Collected data:

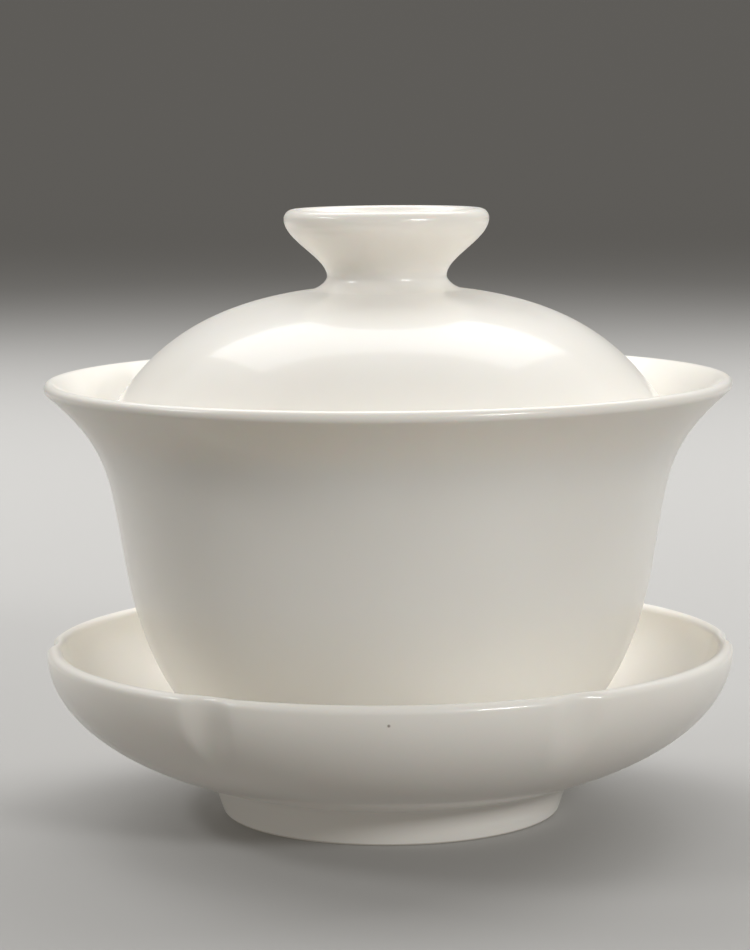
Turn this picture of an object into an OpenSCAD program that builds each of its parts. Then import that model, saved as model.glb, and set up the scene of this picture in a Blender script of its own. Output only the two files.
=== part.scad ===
// Gaiwan: a lidded tea bowl that stands on a saucer, three separate pieces of glazed
// porcelain. Each piece is thrown and turned, so each is one outline turned about the
// vertical axis, and the saucer's wall is then pressed in at six places to make a lobed rim.
// Millimetres, +Z up. The origin is the centre of the saucer's foot, on the table.

/* [Bowl] */
// Diameter over the flared lip
mouth_d = 100; // [86:1:130]
// Height from the foot to the lip
bowl_h = 56; // [44:1:72]
// Diameter of the body at belly_h
belly_d = 76.8; // [62:0.2:94]
// Height above the foot at which belly_d is measured
belly_h = 27.7; // [21:0.1:34]
// Outward lean of the body wall at belly_h, degrees
belly_lean = 9.7; // [0:0.1:16]
// Outward lean of the lip from the vertical, degrees
lip_lean = 48.5; // [35:0.5:60]
// Thickness of the body wall
bowl_wall = 2.4; // [1.8:0.1:3.4]
// Thickness of the rounded lip
lip_t = 1.8; // [1.2:0.1:2.4]
// Diameter of the turned foot ring
bowl_foot_d = 44.6; // [34:0.2:54]
// Height of the foot ring up to the body
bowl_foot_h = 3.4; // [2:0.1:5]
// Width of the foot ring's standing edge
bowl_foot_w = 3; // [2:0.1:5]
// Depth of the recess turned inside the foot ring
bowl_recess = 2.2; // [1:0.1:2.6]

/* [Lid] */
// Depth of the lid's seat below the lip
seat_drop = 7.8; // [4:0.1:9]
// Gap between the lid's edge and the bowl
lid_gap = 0.2; // [0.1:0.05:0.6]
// Height of the dome above its lowest edge
dome_h = 21.6; // [15:0.1:27]
// Slope of the dome at its edge, degrees
edge_slope = 60; // [45:1:70]
// Thickness of the dome, also the width of its rounded edge
lid_wall = 2.6; // [2:0.1:3.4]

/* [Knob] */
// Diameter over the flared top of the knob
knob_d = 29.8; // [24:0.2:38]
// Height of the knob above the top of the dome
knob_h = 11.1; // [9:0.1:14]
// Diameter of the neck
neck_d = 17.4; // [13:0.2:21]
// Radius of the rounded top edge
knob_edge = 1.4; // [1:0.1:2]
// Depth of the dish in the top
dish_depth = 3.5; // [2:0.1:5]

/* [Saucer] */
// Diameter across the lobes of the rim
saucer_d = 100.6; // [84:0.2:126]
// Height from the table to the rim
saucer_h = 25.1; // [20:0.1:32]
// Thickness of the rounded rim
rim_t = 2.2; // [1.6:0.1:3]
// Thickness of the floor
floor_t = 3.5; // [2.6:0.1:4.4]
// Diameter of the foot ring where it stands
saucer_foot_d = 49.8; // [42:0.2:60]
// Outward spread of the foot ring from its base to its top, on the radius
foot_spread = 1.5; // [0:0.1:3]
// Height of the foot ring up to the dish
saucer_foot_h = 5.4; // [4:0.1:7]
// Width of the foot ring at its base
saucer_foot_w = 3; // [2.2:0.1:5]
// Depth of the recess turned inside the foot ring
saucer_recess = 3.8; // [2:0.1:4.4]
// Depth of the well that the bowl's foot stands in
well_depth = 0.8; // [0.4:0.1:1.4]
// Gap round the bowl's foot in the well
well_gap = 0.6; // [0.3:0.1:2]

/* [Lobes] */
// Number of lobes round the rim
lobes = 6; // [4:1:10]
// Depth of each groove at the rim
groove_depth = 1; // [0.4:0.1:1.2]
// Radius of the groove's round section
groove_r = 8; // [5:0.5:12]
// Radius of the arc along which a groove runs down the wall
groove_run = 16.4; // [13:0.2:20]

/* [Hidden] */
$fn = 144;
glaze = "ivory";
// Steps along each long curve and each small rounding
curve_n = 16;
round_n = 6;
// Rounding of the standing edges of the two feet
foot_round = 0.5;
// How far a cutter reaches past the surface it cuts
cut = 5;

// ---- drawing aids: a profile is a list of [radius, height] points

// A point at a distance from p, in a direction measured from the vertical
function aim(p, lean, distance) = p + distance * [sin(lean), cos(lean)];

// A cubic curve from a to d with handles b and c
function curve(a, b, c, d, n = curve_n) = [
    for (i = [0:n])
        let (t = i / n, s = 1 - t)
            s * s * s * a + 3 * s * s * t * b + 3 * s * t * t * c + t * t * t * d
];

// A circular arc round c, angles measured from the radial direction
function arc(c, r, from, to, n = round_n) = [
    for (i = [0:n])
        let (a = from + (to - from) * i / n)
            c + r * [cos(a), sin(a)]
];

// The direction of a profile at point i
function along(p, i) =
    let (d = p[min(i + 1, len(p) - 1)] - p[max(i - 1, 0)])
        d / norm(d);

// The profile moved to its left by a thickness that goes from t0 to t1
function inset(p, t0, t1) = [
    for (i = [0:len(p) - 1])
        let (d = along(p, i), t = t0 + (t1 - t0) * i / (len(p) - 1))
            p[i] + t * [-d.y, d.x]
];

function backward(p) = [for (i = [len(p) - 1:-1:0]) p[i]];

function without_first(p) = [for (i = [1:len(p) - 1]) p[i]];

module turned(profile) {
    rotate_extrude()
        polygon(profile);
}

// ---- saucer

saucer_r = saucer_d / 2;
foot_r = saucer_foot_d / 2;
// Width of the small fillet between the foot ring and the dish
foot_fillet = 0.7;
foot_top = [foot_r + foot_spread, saucer_foot_h - foot_fillet];
// Start of the dish, and its lean from the vertical there
dish_start = [foot_top.x + foot_fillet, saucer_foot_h];
dish_lean = 74.4;
// Share of the dish's width over which its floor runs on before the wall turns up
dish_reach = 0.96;
// Straight part of the wall under the rim
rim_straight = 2.4;
// Centre of the rim's rounding
rim_c = [saucer_r - rim_t / 2, saucer_h - rim_t / 2];
rim_edge = rim_c + [rim_t / 2, 0];
dish_outer = curve(
    dish_start,
    aim(dish_start, dish_lean, dish_reach * (rim_edge.x - dish_start.x) / sin(dish_lean)),
    rim_edge - [0, rim_straight],
    rim_edge
);
dish_inner = inset(dish_outer, floor_t, rim_t);
dish_floor_z = dish_inner[0].y;
well_z = dish_floor_z - well_depth;
recess_r = foot_r - saucer_foot_w;
recess_round = 1;
foot_fillet_curve = curve(
    foot_top,
    foot_top + [0, foot_fillet / 2],
    dish_start - [foot_fillet / 2, 0.1],
    dish_start,
    round_n
);
saucer_profile = concat(
    [[0, saucer_recess]],
    arc([recess_r, saucer_recess] - recess_round * [1, 1], recess_round, 90, 0),
    arc([recess_r + foot_round, foot_round], foot_round, 180, 270),
    arc([foot_r - foot_round, foot_round], foot_round, 270, 350),
    foot_fillet_curve,
    without_first(dish_outer),
    without_first(arc(rim_c, rim_t / 2, 0, 180)),
    without_first(backward(dish_inner)),
    [[0, dish_floor_z]]
);

// A ring section that lies on the wall and presses a groove into it, deepest at the rim.
// It starts part of the way down the wall and ends above the rim.
groove_from = -60;
groove_to = 40;
module groove() {
    translate([saucer_r - groove_depth - groove_run, 0, saucer_h])
        rotate([90, 0, 0])
            rotate_extrude(angle = groove_to - groove_from, start = groove_from)
                translate([groove_run + groove_r, 0])
                    circle(groove_r);
}

module saucer() {
    color(glaze)
        difference() {
            turned(saucer_profile);
            translate([0, 0, well_z])
                cylinder(r = bowl_foot_d / 2 + well_gap, h = well_depth + cut);
            for (k = [0:lobes - 1])
                rotate(k * 360 / lobes)
                    groove();
        }
}

// ---- bowl, drawn with its foot at zero

bowl_foot_r = bowl_foot_d / 2;
lip_c = [mouth_d / 2 - lip_t / 2, bowl_h - lip_t / 2];
lip_edge = lip_c + lip_t / 2 * [cos(lip_lean), -sin(lip_lean)];
belly = [belly_d / 2, belly_h];
body_start = [bowl_foot_r, bowl_foot_h];
// Lean of the body where it leaves the foot ring
body_lean = 88;
// Reach of the four handles that shape the body, as shares of the span that each bends
foot_pull = 0.24;
belly_pull = 0.476;
wall_pull = 0.51;
flare_pull = 0.82;
lower_span = norm(belly - body_start);
upper_span = norm(lip_edge - belly);
flare_reach = flare_pull * (lip_edge.x - belly.x) / sin(lip_lean);
bowl_lower = curve(
    body_start,
    aim(body_start, body_lean, foot_pull * lower_span),
    aim(belly, belly_lean, -belly_pull * lower_span),
    belly
);
bowl_upper = curve(
    belly,
    aim(belly, belly_lean, wall_pull * upper_span),
    aim(lip_edge, lip_lean, -flare_reach),
    lip_edge
);
bowl_outer = concat(bowl_lower, without_first(bowl_upper));
bowl_inner = inset(bowl_outer, bowl_wall, lip_t);
bowl_recess_r = bowl_foot_r - bowl_foot_w;
// Slope of the foot ring's two sides, on the radius
foot_slope = 0.3;
bowl_profile = concat(
    [[0, bowl_recess], [bowl_recess_r - foot_slope, bowl_recess]],
    arc([bowl_recess_r + foot_round, foot_round], foot_round, 180, 270),
    arc([bowl_foot_r - foot_slope - foot_round, foot_round], foot_round, 270, 360),
    bowl_outer,
    without_first(arc(lip_c, lip_t / 2, -lip_lean, 180 - lip_lean)),
    without_first(backward(bowl_inner)),
    [[0, bowl_inner[0].y]]
);

module bowl() {
    color(glaze)
        translate([0, 0, well_z])
            turned(bowl_profile);
}

// ---- lid, drawn in the bowl's own heights

// The place on the bowl's inner wall where the lid's edge seats, and the wall's direction
seat_z = bowl_h - seat_drop;
wall_by_height = [for (p = bowl_inner) [p.y, p.x]];
seat = [lookup(seat_z, wall_by_height), seat_z];
seat_rise = [lookup(seat_z + 1, wall_by_height) - lookup(seat_z - 1, wall_by_height), 2];
seat_inward = [-seat_rise.y, seat_rise.x] / norm(seat_rise);

// The lid's edge is round and stands off the wall by lid_gap
edge_r = lid_wall / 2;
edge_c = seat + (edge_r + lid_gap) * seat_inward;
dome_edge = aim(edge_c, edge_slope, edge_r);
dome_top = [0, edge_c.y - edge_r + dome_h];
// Reach of the dome's two handles, as shares of its radius
edge_pull = 0.307;
crown_pull = 0.62;
dome = curve(
    dome_edge,
    aim(dome_edge, edge_slope - 90, edge_pull * dome_edge.x),
    dome_top + [crown_pull * dome_edge.x, 0],
    dome_top
);
underside = inset(dome, lid_wall, lid_wall);

// The knob flares from its neck, and a small fillet joins the neck to the dome
neck_h = 1.4;
fillet_w = 2.6;
fillet_h = 0.9;
neck_rise = 2.7;
flare_drop = 3.1;
neck = [neck_d / 2, dome_top.y + neck_h];
dome_by_radius = backward(dome);
fillet_end = [neck.x + fillet_w, lookup(neck.x + fillet_w, dome_by_radius)];
fillet = curve(
    fillet_end,
    fillet_end - [fillet_w / 2, -0.1],
    neck - [0, fillet_h],
    neck,
    round_n
);
knob_c = [knob_d / 2 - knob_edge, dome_top.y + knob_h - knob_edge];
knob_side = knob_c + [knob_edge, 0];
flare = curve(neck, neck + [0, neck_rise], knob_side - [0, flare_drop], knob_side);

// The dish in the knob's top leaves the rounded edge at this turn round it
dish_turn = 140;
dish_edge = aim(knob_c, 90 - dish_turn, knob_edge);
dish_z = dome_top.y + knob_h - dish_depth;
dish = curve(
    dish_edge,
    aim(dish_edge, dish_turn + 90, dish_depth),
    [dish_edge.x / 2, dish_z],
    [0, dish_z]
);
lid_profile = concat(
    [dome_top - [0, lid_wall]],
    without_first(backward(underside)),
    without_first(arc(edge_c, edge_r, edge_slope - 270, 90 - edge_slope)),
    [for (p = without_first(dome)) if (p.x > fillet_end.x + fillet_h / 2) p],
    fillet,
    without_first(flare),
    without_first(arc(knob_c, knob_edge, 0, dish_turn)),
    without_first(dish)
);

module lid() {
    color(glaze)
        translate([0, 0, well_z])
            turned(lid_profile);
}

saucer();
bowl();
lid();
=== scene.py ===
import math

import bmesh
import bpy
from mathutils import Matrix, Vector


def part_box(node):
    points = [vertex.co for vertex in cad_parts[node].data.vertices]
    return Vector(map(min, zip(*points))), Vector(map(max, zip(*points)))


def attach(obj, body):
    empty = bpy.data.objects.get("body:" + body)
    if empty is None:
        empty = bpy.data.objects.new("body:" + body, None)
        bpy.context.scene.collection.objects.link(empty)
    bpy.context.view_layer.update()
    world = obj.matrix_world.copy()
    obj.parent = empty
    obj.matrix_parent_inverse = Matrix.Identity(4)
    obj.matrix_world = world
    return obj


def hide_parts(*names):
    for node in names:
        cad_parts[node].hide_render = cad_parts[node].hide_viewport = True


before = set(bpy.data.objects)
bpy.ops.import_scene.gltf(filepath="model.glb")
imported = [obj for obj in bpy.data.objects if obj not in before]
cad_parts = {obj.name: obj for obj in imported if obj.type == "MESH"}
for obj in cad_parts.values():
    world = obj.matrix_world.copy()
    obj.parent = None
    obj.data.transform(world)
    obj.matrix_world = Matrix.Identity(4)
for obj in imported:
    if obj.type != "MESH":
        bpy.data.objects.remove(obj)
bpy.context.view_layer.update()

# ---- Saucer
# The dish that the bowl stands in: thrown porcelain, turned at the foot, with the soft wall
# pressed in at six places so that the rim runs in lobes. A shallow well in the floor holds
# the bowl's foot, and the saucer stands on a turned foot ring that is left unglazed below.

MM = 0.001
saucer_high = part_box("saucer")[1]
saucer_r = saucer_high.y
saucer_h = saucer_high.z
well_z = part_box("bowl")[0].z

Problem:
All lines from the line containing "obj.data.transform(world)" through the end of the listing above are to be duplicated exactly; include both ends and nothing further.

Solution to this task:
    obj.data.transform(world)
    obj.matrix_world = Matrix.Identity(4)
for obj in imported:
    if obj.type != "MESH":
        bpy.data.objects.remove(obj)
bpy.context.view_layer.update()

# ---- Saucer
# The dish that the bowl stands in: thrown porcelain, turned at the foot, with the soft wall
# pressed in at six places so that the rim runs in lobes. A shallow well in the floor holds
# the bowl's foot, and the saucer stands on a turned foot ring that is left unglazed below.

MM = 0.001
saucer_high = part_box("saucer")[1]
saucer_r = saucer_high.y
saucer_h = saucer_high.z
well_z = part_box("bowl")[0].z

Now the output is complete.